Sekarang para sesepuh sudah renta dan suaranya disepelekan oleh tuan rektor. Bahkan kepala desa pun dihina oleh tuan rektor. Hebatnya para pemuda kampus, dosen masih punya tenaga dan menetap di kampus ini diam seribu bahasa saat orang tua kita dihina, harga dirinya diinjak-injak. Nafsi-nafsi katanya.
Mungkin karena mereka tidak punya rasa memiliki dan tidak pernah shalat di masjid ini, tidak punya naluri mencintai masjid. Inilah wajah topeng-topeng intelektual masa kini. Perkataan tak sesuai aksi.

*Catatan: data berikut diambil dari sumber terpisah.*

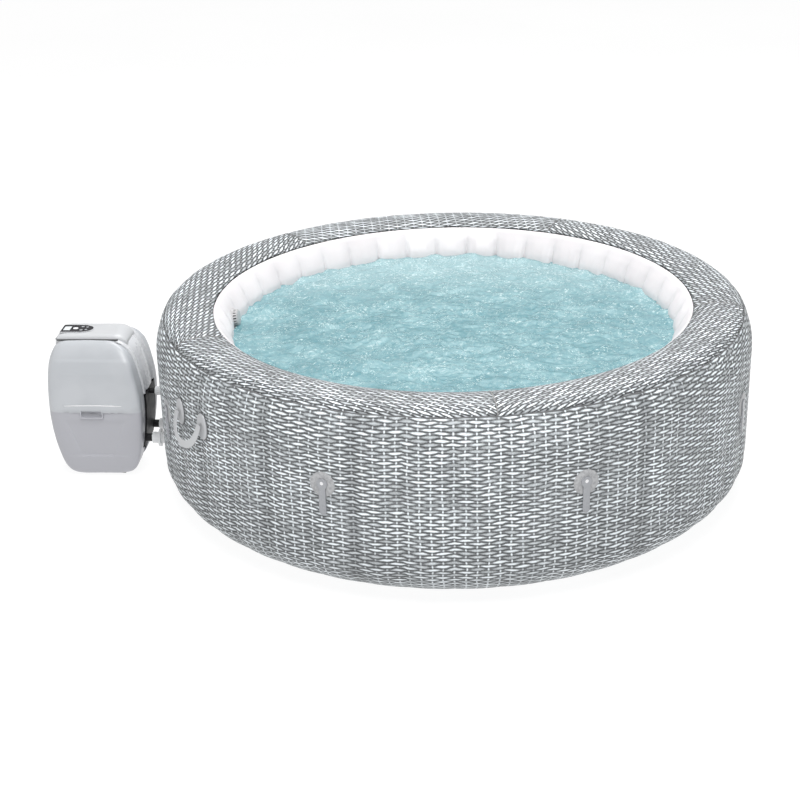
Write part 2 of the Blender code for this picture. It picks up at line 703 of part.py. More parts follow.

Hanya melawan pagar dua ratus senti saja tak berdaya, sembunyi di belakang meja apalagi menghadapi penjajah sesungguhnya, mungkin mereka memilih kabur atau lebih baik dikubur saja.
Menyelamatkan Darussalam dari kerakusan segelintir oknum akademisi jauh lebih penting dari pada tujuan meraih akreditasi. Karena keberkahan dan terpeliharanya silaturrahim lebih berharga dibanding prestasi semu.
Semoga cepat atau lambat pagar keangkuhan ini akan roboh sebagai simbol bahwa masih ada jiwa-jiwa yang merdeka di kalangan civitas kampus Darussalam.